## [The exercise]
Quote exactly the lines spanning from the top of the data below to the line that contains "return layer(LOWER_ROWS, -12, -FIT)", including both.

## [Dataset content]
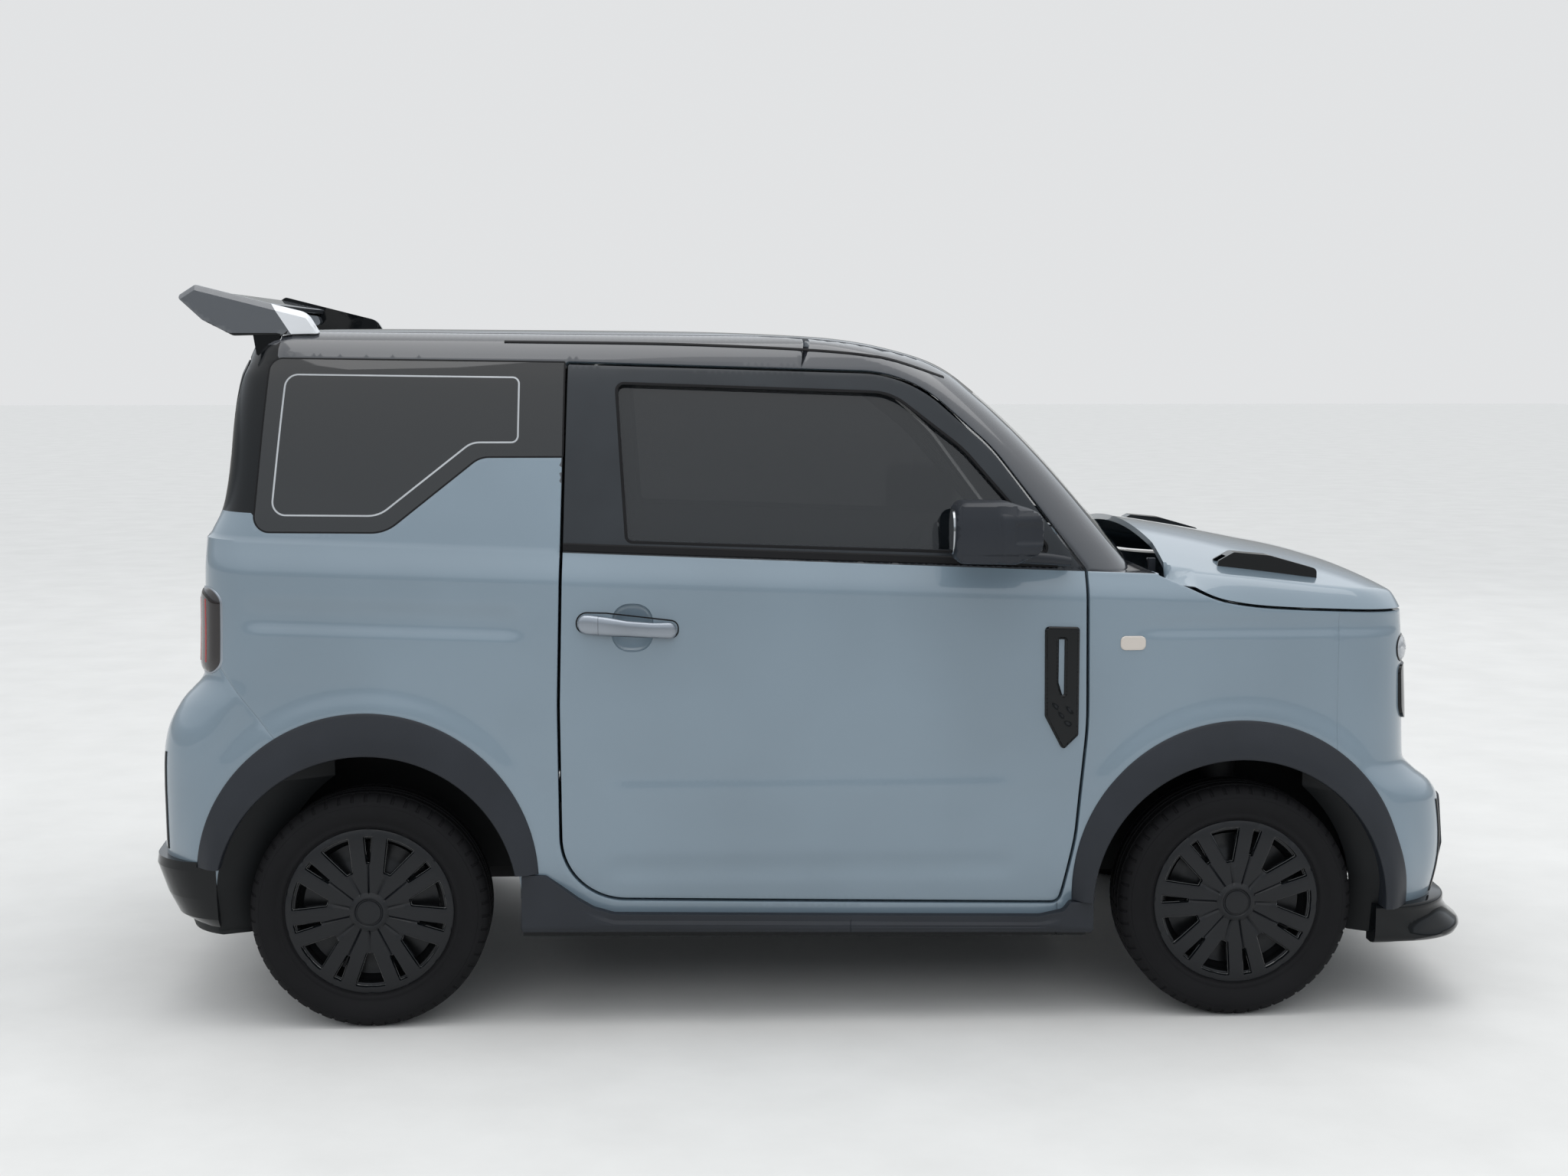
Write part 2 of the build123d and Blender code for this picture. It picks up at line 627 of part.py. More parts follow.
def make_tail_lamp():
    outline = [(-708, 826, 34), (-611, 826, 34), (-611, 1020, 34), (-708, 1020, 34)]
    return layer(LOWER_ROWS, -12, -FIT) & prism_x(outline, -FAR, REAR_AXLE_X - 200)


def make_wing(skin):
    """Two end plates on short legs, joined by a thin blade along their upper edge."""
    rear = REAR_AXLE_X - 435
    side = [
        (rear, 1682, 8),
        (rear + 42, 1709, 10),
        (rear + 220, 1664, 10),
        (rear + 296, 1645, 40),
        (rear + 324, 1597, 3),
        (rear + 128, 1592, 20),
        (rear + 58, 1628, 20),
    ]
    plate = prism_y(side, -566, -546)
    leg = prism_y([(rear + 182, 1550, 3), (rear + 178, 1600, 3), (rear + 226, 1600, 3), (rear + 230, 1550, 3)], -564, -548)
    plate = plate + (leg - skin)
    blade_side = [(rear + 14, 1676, 4), (rear + 40, 1700, 6), (rear + 150, 1674, 3), (rear + 144, 1662, 3)]
    blade = prism_y(blade_side, -546, 546)
    return plate + mirrored(plate) + blade


def make_mirror(skin):
    x0 = DOOR_FRONT_X - 327
    x1 = DOOR_FRONT_X - 124
    shell = [
        (x0, 1084, 26),
        (x0 + 4, 1222, 26),
        (x0 + 120, 1222, 60),
        (x1, 1196, 30),
        (x1 - 4, 1110, 40),
        (x1 - 60, 1082, 20),
    ]
    housing = prism_y(shell, -BODY_HALF - 140, -BODY_HALF - 6)
    housing = fillet(housing.edges().filter_by(lambda e: abs(e.center().Y + BODY_HALF + 140) < 0.5), 18)
    x2 = DOOR_FRONT_X - MIRROR_FOOT
    arm = [(x1 - 90, 1076, 5), (x1 - 90, 1108, 5), (x2 - 4, 1092, 5), (x2 - 4, 1066, 5)]
    plan = [(x1 - 90, -BODY_HALF - 30, 0), (x1 - 10, -BODY_HALF - 30, 30), (x2, -BODY_HALF + 6, 6)]
    plan = [*plan, (x2, -BODY_HALF + 60, 0), (x1 - 90, -BODY_HALF + 60, 0)]
    arm = prism_y(arm, -FAR, 0) & prism_z(plan, 1000, 1200)
    return (housing + arm) - skin


def make_door_fittings(skin):
    """The pull handle and the vent trim, each a solid on the door's skin."""
    x0 = DOOR_REAR_X + 47
    x1 = DOOR_REAR_X + 270
    bar = prism_y([(x0, 914, 16), (x0, 948, 16), (x1, 942, 16), (x1, 910, 16)], -BODY_HALF - 38, -BODY_HALF - 22)
    rear_foot = block(x0 + 2, x0 + 34, -BODY_HALF - 24, -600, 918, 944)
    front_foot = block(x1 - 30, x1 - 4, -BODY_HALF - 24, -600, 914, 938)
    handle = (bar + rear_foot + front_foot) - skin
    vent = [
        (DOOR_FRONT_X - 101, 712, 6),
        (DOOR_FRONT_X - 104, 926, 12),
        (DOOR_FRONT_X - 26, 930, 10),
        (DOOR_FRONT_X - 22, 680, 8),
        (DOOR_FRONT_X - 54, 646, 10),
        (DOOR_FRONT_X - 68, 650, 10),
    ]
    x2 = DOOR_FRONT_X - 73
    slot = [(x2, 778, 4), (x2, 900, 4), (x2 + 15, 900, 4), (x2 + 15, 778, 4)]
    trim = prism_y(vent, -BODY_HALF - 6, -600) - prism_y(slot, -FAR, 0) - skin
    return Compound(children=[*handle.solids(), *trim.solids()])


def make_floor(inside):
    """Flat floor, a kick up behind the seats and a raised floor over the rear axle, with side sills."""
    top = FLOOR_Z + FLOOR_SHEET
    tail = REAR_AXLE_X - 395
    profile = [
        (BULKHEAD_X - FIT, FLOOR_Z, 0),
        (BULKHEAD_X - FIT, top, 0),
        (KICK_X + FLOOR_SHEET, top, 0),
        (KICK_X + FLOOR_SHEET, REAR_FLOOR_Z + FLOOR_SHEET, 0),
        (tail, REAR_FLOOR_Z + FLOOR_SHEET, 0),
        (tail, REAR_FLOOR_Z, 0),
        (KICK_X, REAR_FLOOR_Z, 0),
        (KICK_X, FLOOR_Z, 0),
    ]
    inner = LINER_Y - LINER_SHEET - 1 - FIT
    floor = prism_y(profile, -inner, inner)
    side = CABIN_HALF - 8
    rear = REAR_AXLE_X + ARCH_RADIUS + 14
    front = FRONT_AXLE_X - ARCH_RADIUS - 14
    for sign in (-1, 1):
        y0, y1 = sorted((sign * inner, sign * side))
        s0, s1 = sorted((sign * (side - 70), sign * side))
        floor = floor + block(rear, front, y0, y1, FLOOR_Z, top) + block(rear, front, s0, s1, top, top + SILL_RISE)
        behind = REAR_AXLE_X - ARCH_RADIUS - 14
        floor = floor + block(tail, behind, y0, y1, REAR_FLOOR_Z, REAR_FLOOR_Z + FLOOR_SHEET)
        for x in JACK_XS:
            floor = floor + Pos(x, sign * JACK_Y, FLOOR_Z - JACK_DROP / 2 + 1) * Cylinder(JACK_RADIUS, JACK_DROP + 2)
    return floor & inside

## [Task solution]
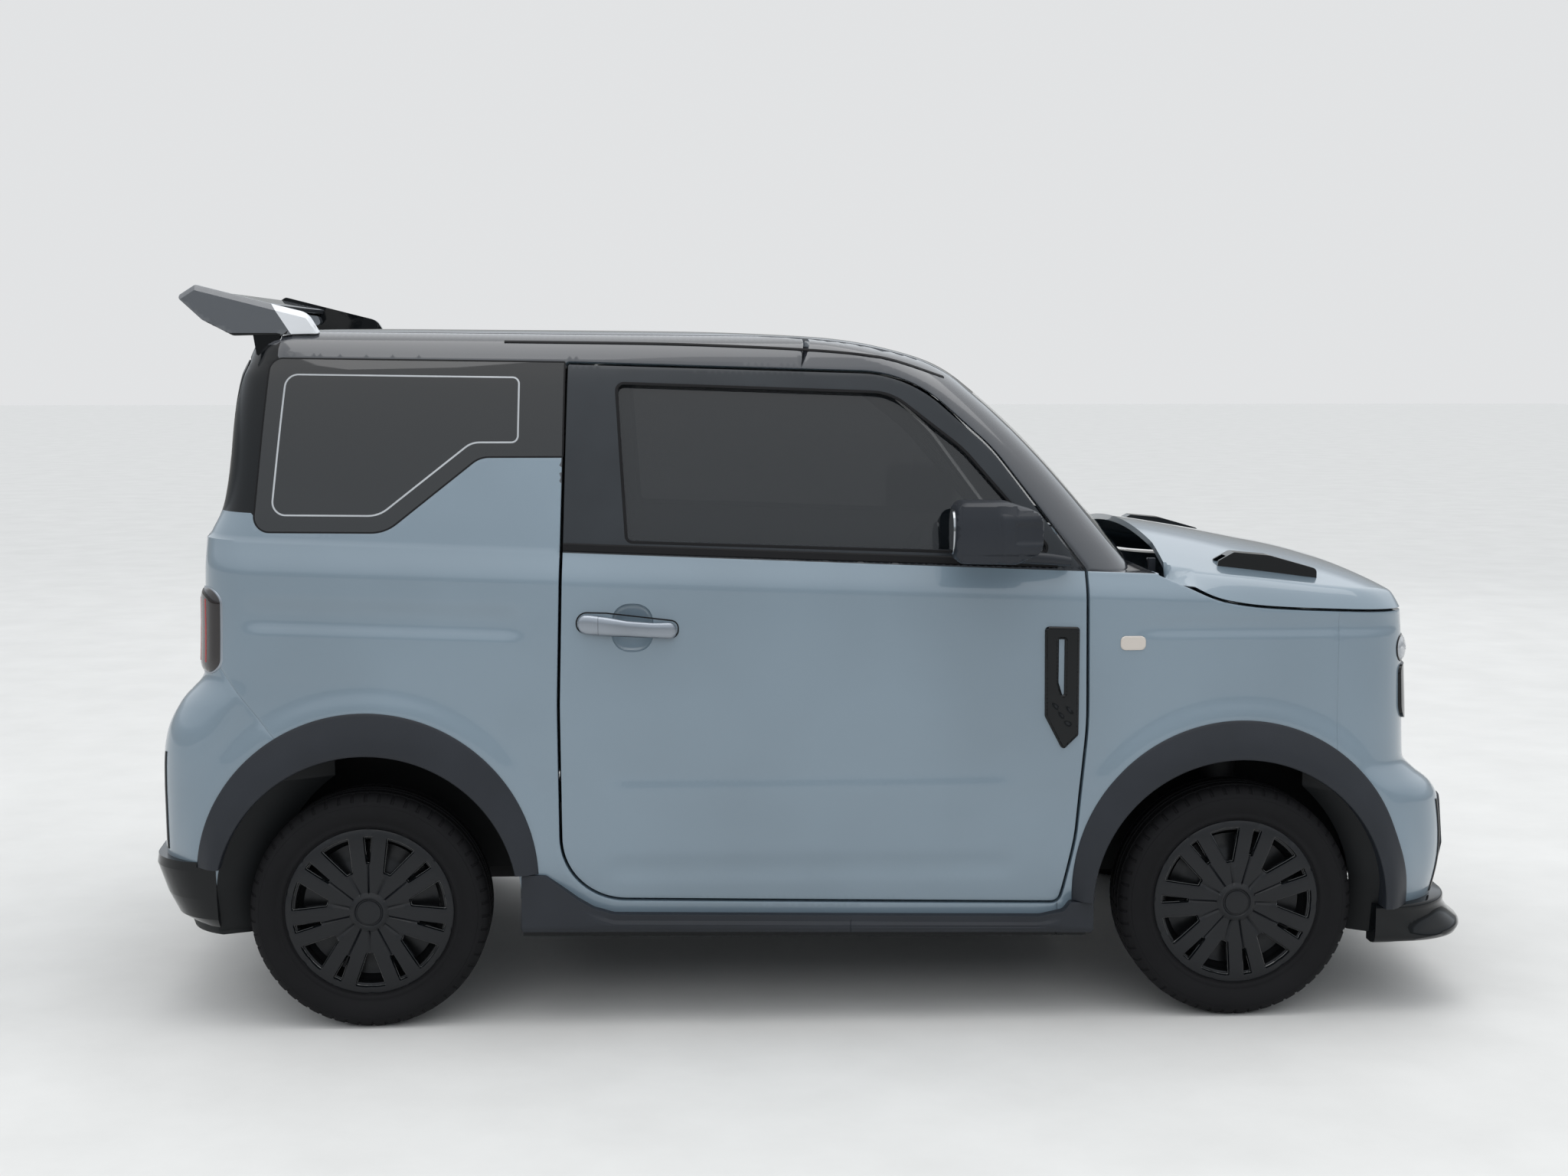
Write part 2 of the build123d and Blender code for this picture. It picks up at line 627 of part.py. More parts follow.
def make_tail_lamp():
    outline = [(-708, 826, 34), (-611, 826, 34), (-611, 1020, 34), (-708, 1020, 34)]
    return layer(LOWER_ROWS, -12, -FIT) & prism_x(outline, -FAR, REAR_AXLE_X - 200)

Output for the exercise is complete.